We will not teach 30 ball tricks while you are jumping in the air on a trampoline. That’s not game related. Everything is based on 1) hard work and 2) repetition.
Hard Work vs. Work Hard
Every drill that we do requires a lot of hard work. We challenge the players, for example to make a certain amount of shots in a certain amount of time. Players need to get rid of the ball quickly.
Hard work is also about how often you work hard. We all now know what the 10,000-hour rule is. So if your goal is ‘ball is life,’ you need to be working seven days a week on your game!
We strive to have all our players come in every day of the week. It’s not cheap, but over the long haul if you believe in earning a college scholarship or playing professionally, it’s well worth the investment.
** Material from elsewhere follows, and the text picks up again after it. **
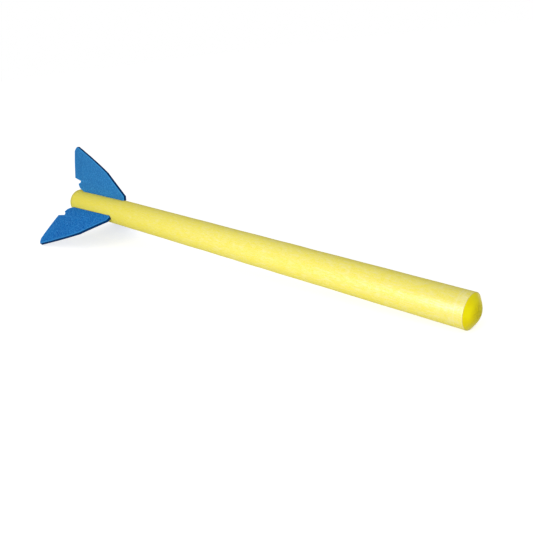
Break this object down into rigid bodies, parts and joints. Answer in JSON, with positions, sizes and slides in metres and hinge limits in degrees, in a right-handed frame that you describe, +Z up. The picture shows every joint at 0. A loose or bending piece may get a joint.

In all of our drills we have a defender, usually myself or our other top trainer Taliek Brown. We close out on their shots as if we were doing it in a game. So the lazy crossover that may work in the fifth grade won’t necessarily work in the eighth grade. As we are pro players, we want to apply more pressure on them than they would get in their own game.
Coming in seven days a week is not something we push on the player but something that they can drive themselves to do. We are available seven days a week.
Correct Reps vs. Bad Reps
It’s boring doing the same thing 30 times. But that’s where the mastery comes in.
We will do a whole set on one dribble right pull-ups, then left, then to a double crossover. Whatever it is, we want to do it till the player is thinking: ‘why am I doing this again?’ Basically that means we are getting them to a point where they’ve already put in so much work that they are ready to execute the move in a game situation.
We breakdown with the player on what they need to work on, then give them the correct form and attitude to do it. Only then do the reps come in.